Along a second spur trail, I jump over a mucky inlet of water and cross through some brush, carefully avoiding ripe, shiny poison ivy to get to the low hanging crescent keys of a red maple tree. While some are still growing, most of the seeds are already blown down on the ground. The samarae are exactly as Thoreau describes, scarlet pink (albeit multi-toned with scarlets and pinks sometimes overlapping and blending, and yellow and green at the top), and hanging in twos and threes from slightly darker peduncles that gracefully rise first before they drop downward. Kaleidoscopic and exquisite, as if bouquets of flowers, the bundles enliven these dimmer, soggy quarters. I agree with Thoreau; these are even more beautiful than the tree's flowers.
On my return, I find about four tiny brown creepers moving quickly in and among the lower branches. I use my phone app to verify the species and call out to the birds with the app's pre-recorded creeper song. While the birds had previously been using different notes, I now hear them repeat back an imitation of the song I just played. Further along, again, I hear the again thrush singing joyously. White wood anemone and fuchsia annual honesties - rather than Thoreau's wild pinks - decorate the trailsides.

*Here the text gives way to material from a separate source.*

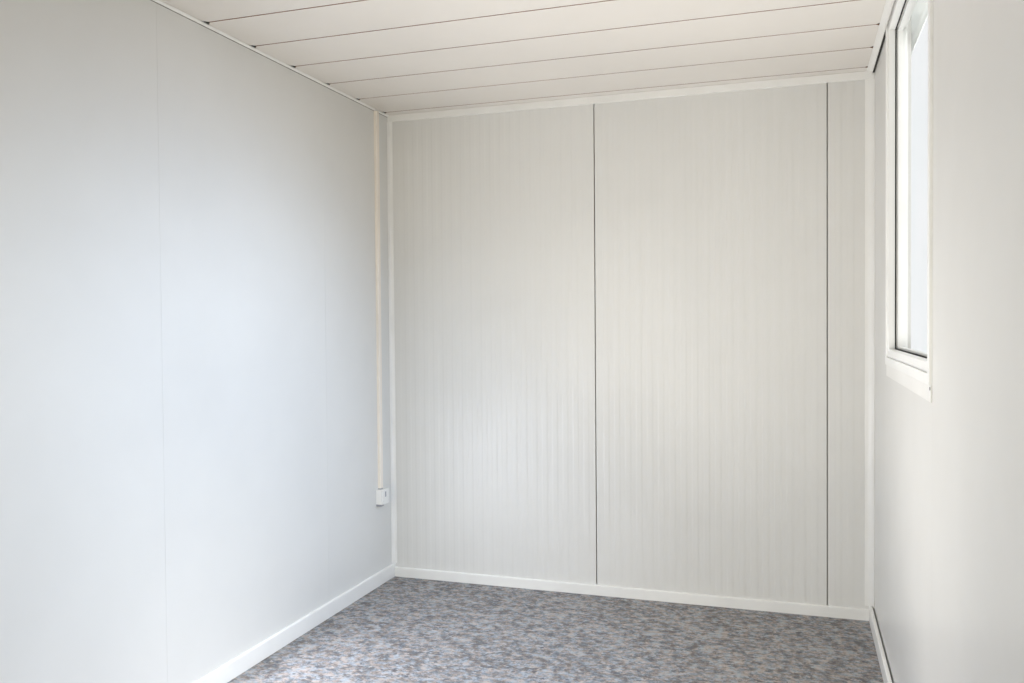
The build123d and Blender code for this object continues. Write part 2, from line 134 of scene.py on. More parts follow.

At 7:30 a.m. I revisit yesterday’s Beeches Spring with my wife hoping to share a glimpse of the barred owl I saw yesterday. She spots a big nest in the crook of a tree overhead, but today there is no sign of the owl. At the Thoreau Institute grounds, we examine an impressive blooming horse-chestnut tree with stacks of tall flowers all over its branches. On the way out of the woods, a small American toad, barely noticeable due to its camouflage, hops in the dry leaves.